Task details - Write out the listing beneath this instruction in its entirety, exactly as it reads.

Data lines -
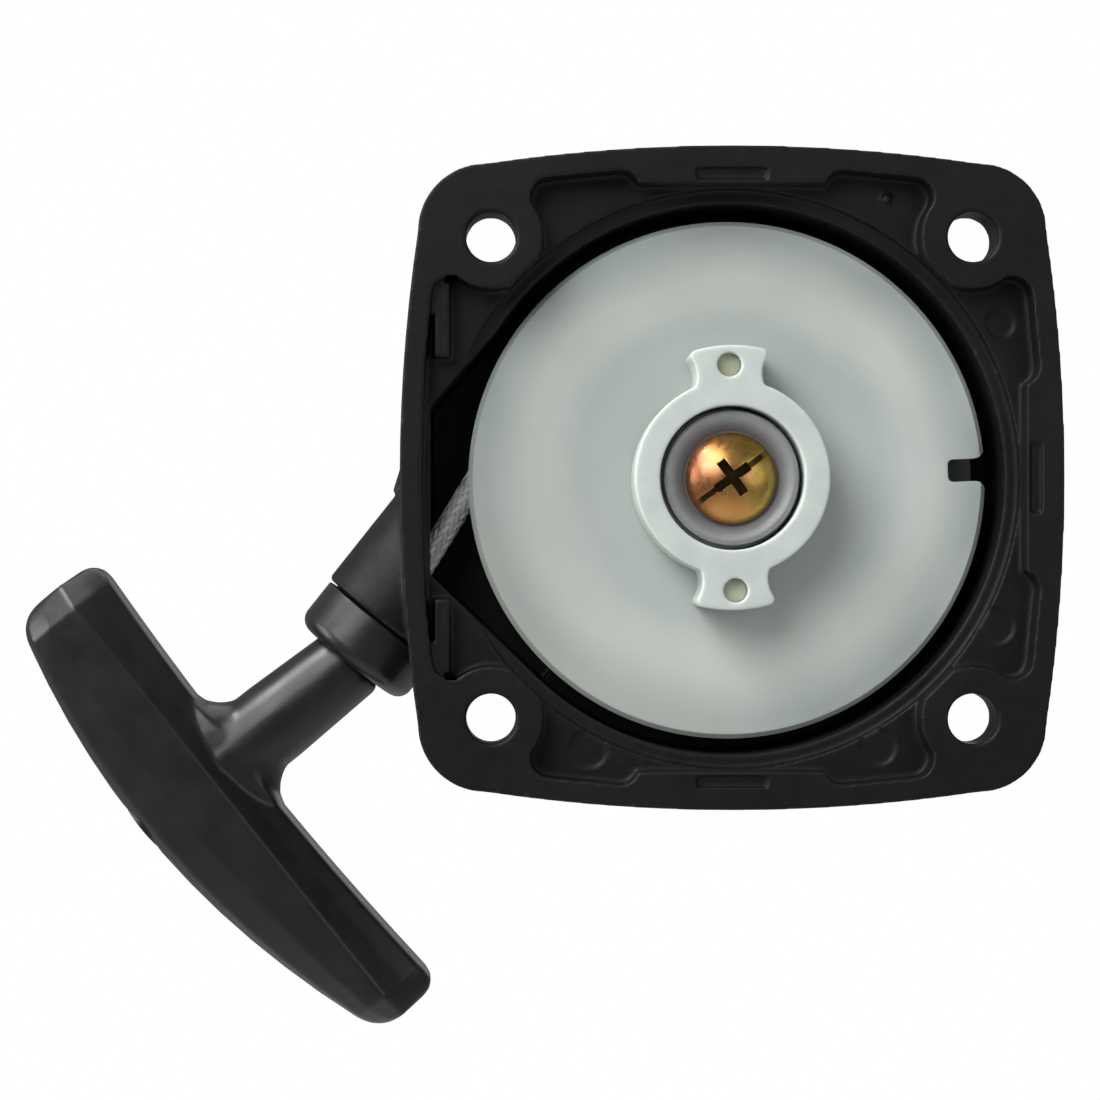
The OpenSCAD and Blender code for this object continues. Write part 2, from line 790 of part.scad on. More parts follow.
// Grip bar as a skin of rings along its length: bowed edges, a ridge on both faces, round ends
function bowed(line, t) = line[0] - (t - line[1]) * (t - line[1]) / (2 * line[2]);
function end_gap(t) = min(t + arm_upper, arm_lower - t);
function end_round(t) =
    let (d = max(grip_corner_r - end_gap(t), 0))
        grip_corner_r - sqrt(grip_corner_r * grip_corner_r - d * d);
function end_height(t) =
    1 - grip_end_thin * max(1 - end_gap(t) / grip_end_bevel, 0);
function across(t, share) =
    let (low = bowed(inner_bow, t) + end_round(t), high = bowed(grip_bow, t) - end_round(t))
        let (ridge = min(max(ridge_reach, low + ridge_edge), high - ridge_edge))
            share < 1 ? low + (ridge - low) * share : ridge + (high - ridge) * (share - 1);
function grip_side(t, side) =
    [for (p = grip_half) [across(t, p[0]), t, side * grip_t / 2 * end_height(t) * p[1]]];
function grip_ring(t) = concat(backward(grip_side(t, 1)), grip_side(t, -1));

module grip_bar() {
    first = -arm_upper + grip_end_bevel;
    last = arm_lower - grip_end_bevel;
    loft(concat(
        [for (d = grip_tips) grip_ring(-arm_upper + d)],
        [for (k = [1:grip_steps - 1]) grip_ring(first + (last - first) * k / grip_steps)],
        [for (d = backward(grip_tips)) grip_ring(arm_lower - d)]
    ));
}

// Stem's spread where it meets the bar, wide along the bar only
function flare_ring(run, deeper) =
    let (w = stem_base_r - flare_sunk + stem_fillet - sqrt(stem_fillet * stem_fillet - run * run))
        [for (j = [0:flare_sides - 1])
            let (a = 360 * j / flare_sides)
                [grip_reach - stem_fillet + flare_sunk + run + deeper, -w * cos(a), flare_h * sin(a)]];

module stem_flare() {
    loft(concat(
        [for (k = [0:flare_steps]) flare_ring(stem_fillet * k / flare_steps, 0)],
        [flare_ring(stem_fillet, flare_root)]
    ));
}

module stem_section() {
    round_in = nose_r * (1 - cos(45));
    polygon([
        [0, stem_nose], [stem_r - nose_r, stem_nose], [stem_r - round_in, stem_nose + round_in],
        [stem_r, stem_nose + nose_r], [stem_base_r, grip_reach - stem_fillet],
        [stem_base_r, stem_end], [0, stem_end]
    ]);
}

module handle_grip() color([0.17, 0.17, 0.18]) stand() difference() {
    union() {
        translate([mouth[0], mouth[1], rope_z])
            rotate([0, 0, 180 + handle_angle]) {
                grip_bar();
                stem_flare();
            }
        along_handle() rotate_extrude() stem_section();
    }
    along_handle() {
        translate([0, 0, stem_nose - cut]) cylinder(r = grip_bore_r, h = knot_floor - stem_nose + 2 * cut);
        translate([0, 0, knot_floor]) cylinder(r = knot_pocket_r, h = grip_w);
    }
}

module handle_cap() color([0.1, 0.1, 0.11]) stand() along_handle() rotate_extrude() {
    square_top = grip_top - cap_dome - cap_sunk;
    translate([0, cap_start]) square([knot_pocket_r - slip_gap, square_top - cap_start]);
    intersection() {
        translate([0, square_top + cap_dome - cap_dome_r]) circle(cap_dome_r);
        translate([0, square_top - eps]) square([knot_pocket_r - slip_gap, 2 * cap_dome]);
    }
}

housing();
outlet_collar();
rope_eyelet();
post_insert();
spring_cassette();
spring_cover();
recoil_spring();
retaining_washer();
retaining_screw();
rope_reel();
reel_bush();
drive_claw();
claw_pins();
rope_winding();
reel_knot();
rope_run();
handle_knot();
knot_washer();
handle_grip();
handle_cap();
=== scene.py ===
"""Recoil starter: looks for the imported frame, in metres."""
import json
import math

import bpy
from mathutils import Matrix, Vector


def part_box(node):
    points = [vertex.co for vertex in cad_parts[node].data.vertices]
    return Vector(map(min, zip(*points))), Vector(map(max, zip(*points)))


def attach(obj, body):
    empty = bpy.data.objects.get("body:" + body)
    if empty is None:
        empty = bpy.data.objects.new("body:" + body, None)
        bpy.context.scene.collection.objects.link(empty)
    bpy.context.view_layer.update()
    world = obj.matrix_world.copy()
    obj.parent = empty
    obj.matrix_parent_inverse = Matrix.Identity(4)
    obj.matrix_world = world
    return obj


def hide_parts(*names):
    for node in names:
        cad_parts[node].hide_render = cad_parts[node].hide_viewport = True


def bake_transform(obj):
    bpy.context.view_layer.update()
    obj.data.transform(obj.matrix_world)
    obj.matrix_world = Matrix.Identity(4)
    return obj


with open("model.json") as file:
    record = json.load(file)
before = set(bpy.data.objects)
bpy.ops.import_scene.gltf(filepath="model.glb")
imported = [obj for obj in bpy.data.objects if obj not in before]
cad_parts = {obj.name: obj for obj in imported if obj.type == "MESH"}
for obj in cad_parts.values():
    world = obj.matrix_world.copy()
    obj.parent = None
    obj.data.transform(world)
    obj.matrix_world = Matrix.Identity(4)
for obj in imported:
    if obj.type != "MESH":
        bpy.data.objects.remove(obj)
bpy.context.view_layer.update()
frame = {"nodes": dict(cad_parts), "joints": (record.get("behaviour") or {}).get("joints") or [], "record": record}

MM = 0.001
UP = Vector((0, 1, 0))  # along the reel's axis, away from the engine
NODES = frame["nodes"]
SLOT_OF = {part["node"]: part["material_slot"] for part in frame["record"]["subparts"]}
# The collar is as smooth as the handle
LOOK_OF = {**SLOT_OF, "outlet_collar": "black_handle"}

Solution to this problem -
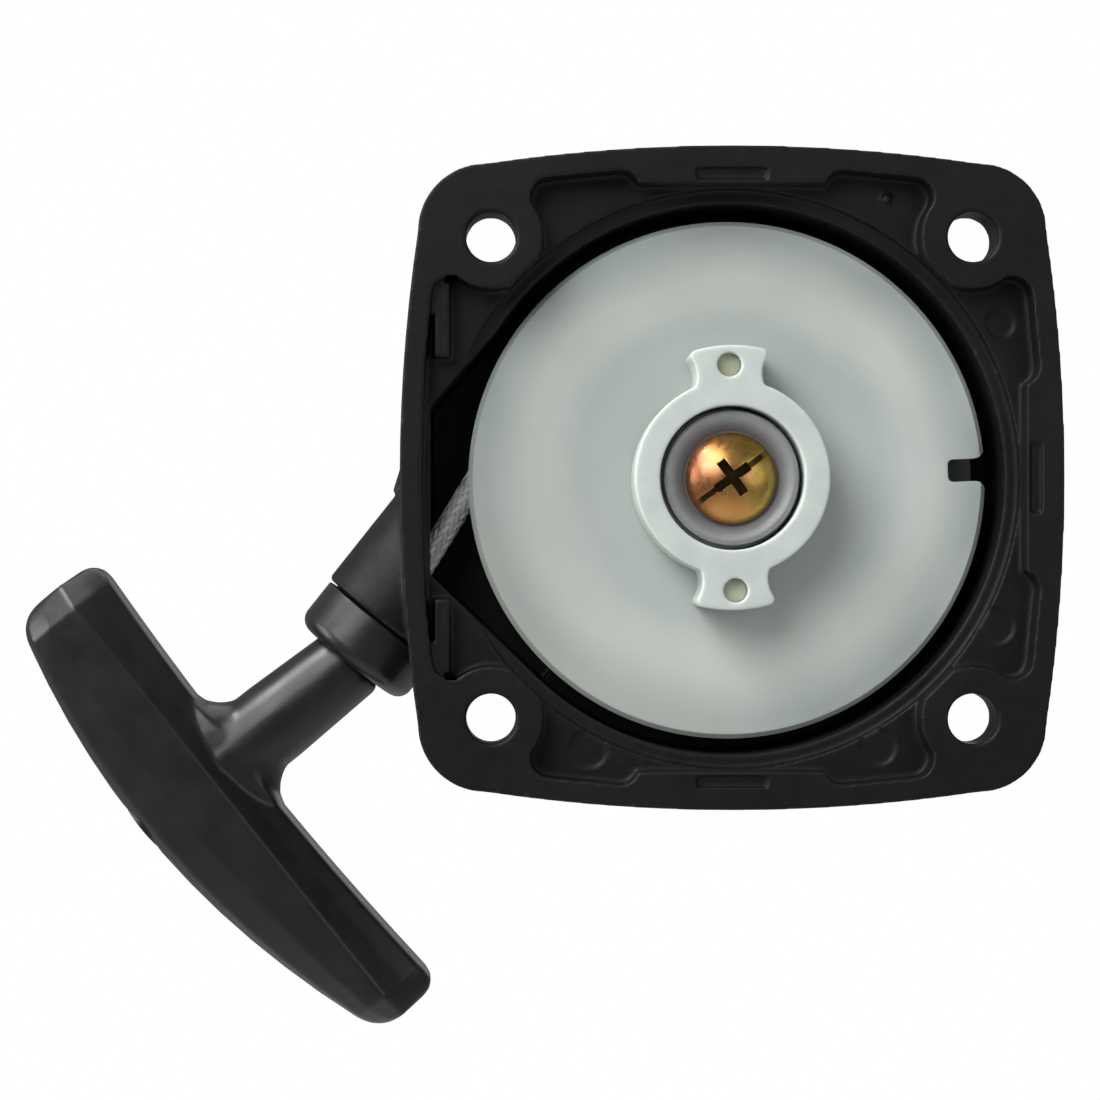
The OpenSCAD and Blender code for this object continues. Write part 2, from line 790 of part.scad on. More parts follow.
// Grip bar as a skin of rings along its length: bowed edges, a ridge on both faces, round ends
function bowed(line, t) = line[0] - (t - line[1]) * (t - line[1]) / (2 * line[2]);
function end_gap(t) = min(t + arm_upper, arm_lower - t);
function end_round(t) =
    let (d = max(grip_corner_r - end_gap(t), 0))
        grip_corner_r - sqrt(grip_corner_r * grip_corner_r - d * d);
function end_height(t) =
    1 - grip_end_thin * max(1 - end_gap(t) / grip_end_bevel, 0);
function across(t, share) =
    let (low = bowed(inner_bow, t) + end_round(t), high = bowed(grip_bow, t) - end_round(t))
        let (ridge = min(max(ridge_reach, low + ridge_edge), high - ridge_edge))
            share < 1 ? low + (ridge - low) * share : ridge + (high - ridge) * (share - 1);
function grip_side(t, side) =
    [for (p = grip_half) [across(t, p[0]), t, side * grip_t / 2 * end_height(t) * p[1]]];
function grip_ring(t) = concat(backward(grip_side(t, 1)), grip_side(t, -1));

module grip_bar() {
    first = -arm_upper + grip_end_bevel;
    last = arm_lower - grip_end_bevel;
    loft(concat(
        [for (d = grip_tips) grip_ring(-arm_upper + d)],
        [for (k = [1:grip_steps - 1]) grip_ring(first + (last - first) * k / grip_steps)],
        [for (d = backward(grip_tips)) grip_ring(arm_lower - d)]
    ));
}

// Stem's spread where it meets the bar, wide along the bar only
function flare_ring(run, deeper) =
    let (w = stem_base_r - flare_sunk + stem_fillet - sqrt(stem_fillet * stem_fillet - run * run))
        [for (j = [0:flare_sides - 1])
            let (a = 360 * j / flare_sides)
                [grip_reach - stem_fillet + flare_sunk + run + deeper, -w * cos(a), flare_h * sin(a)]];

module stem_flare() {
    loft(concat(
        [for (k = [0:flare_steps]) flare_ring(stem_fillet * k / flare_steps, 0)],
        [flare_ring(stem_fillet, flare_root)]
    ));
}

module stem_section() {
    round_in = nose_r * (1 - cos(45));
    polygon([
        [0, stem_nose], [stem_r - nose_r, stem_nose], [stem_r - round_in, stem_nose + round_in],
        [stem_r, stem_nose + nose_r], [stem_base_r, grip_reach - stem_fillet],
        [stem_base_r, stem_end], [0, stem_end]
    ]);
}

module handle_grip() color([0.17, 0.17, 0.18]) stand() difference() {
    union() {
        translate([mouth[0], mouth[1], rope_z])
            rotate([0, 0, 180 + handle_angle]) {
                grip_bar();
                stem_flare();
            }
        along_handle() rotate_extrude() stem_section();
    }
    along_handle() {
        translate([0, 0, stem_nose - cut]) cylinder(r = grip_bore_r, h = knot_floor - stem_nose + 2 * cut);
        translate([0, 0, knot_floor]) cylinder(r = knot_pocket_r, h = grip_w);
    }
}

module handle_cap() color([0.1, 0.1, 0.11]) stand() along_handle() rotate_extrude() {
    square_top = grip_top - cap_dome - cap_sunk;
    translate([0, cap_start]) square([knot_pocket_r - slip_gap, square_top - cap_start]);
    intersection() {
        translate([0, square_top + cap_dome - cap_dome_r]) circle(cap_dome_r);
        translate([0, square_top - eps]) square([knot_pocket_r - slip_gap, 2 * cap_dome]);
    }
}

housing();
outlet_collar();
rope_eyelet();
post_insert();
spring_cassette();
spring_cover();
recoil_spring();
retaining_washer();
retaining_screw();
rope_reel();
reel_bush();
drive_claw();
claw_pins();
rope_winding();
reel_knot();
rope_run();
handle_knot();
knot_washer();
handle_grip();
handle_cap();
=== scene.py ===
"""Recoil starter: looks for the imported frame, in metres."""
import json
import math

import bpy
from mathutils import Matrix, Vector


def part_box(node):
    points = [vertex.co for vertex in cad_parts[node].data.vertices]
    return Vector(map(min, zip(*points))), Vector(map(max, zip(*points)))


def attach(obj, body):
    empty = bpy.data.objects.get("body:" + body)
    if empty is None:
        empty = bpy.data.objects.new("body:" + body, None)
        bpy.context.scene.collection.objects.link(empty)
    bpy.context.view_layer.update()
    world = obj.matrix_world.copy()
    obj.parent = empty
    obj.matrix_parent_inverse = Matrix.Identity(4)
    obj.matrix_world = world
    return obj


def hide_parts(*names):
    for node in names:
        cad_parts[node].hide_render = cad_parts[node].hide_viewport = True


def bake_transform(obj):
    bpy.context.view_layer.update()
    obj.data.transform(obj.matrix_world)
    obj.matrix_world = Matrix.Identity(4)
    return obj


with open("model.json") as file:
    record = json.load(file)
before = set(bpy.data.objects)
bpy.ops.import_scene.gltf(filepath="model.glb")
imported = [obj for obj in bpy.data.objects if obj not in before]
cad_parts = {obj.name: obj for obj in imported if obj.type == "MESH"}
for obj in cad_parts.values():
    world = obj.matrix_world.copy()
    obj.parent = None
    obj.data.transform(world)
    obj.matrix_world = Matrix.Identity(4)
for obj in imported:
    if obj.type != "MESH":
        bpy.data.objects.remove(obj)
bpy.context.view_layer.update()
frame = {"nodes": dict(cad_parts), "joints": (record.get("behaviour") or {}).get("joints") or [], "record": record}

MM = 0.001
UP = Vector((0, 1, 0))  # along the reel's axis, away from the engine
NODES = frame["nodes"]
SLOT_OF = {part["node"]: part["material_slot"] for part in frame["record"]["subparts"]}
# The collar is as smooth as the handle
LOOK_OF = {**SLOT_OF, "outlet_collar": "black_handle"}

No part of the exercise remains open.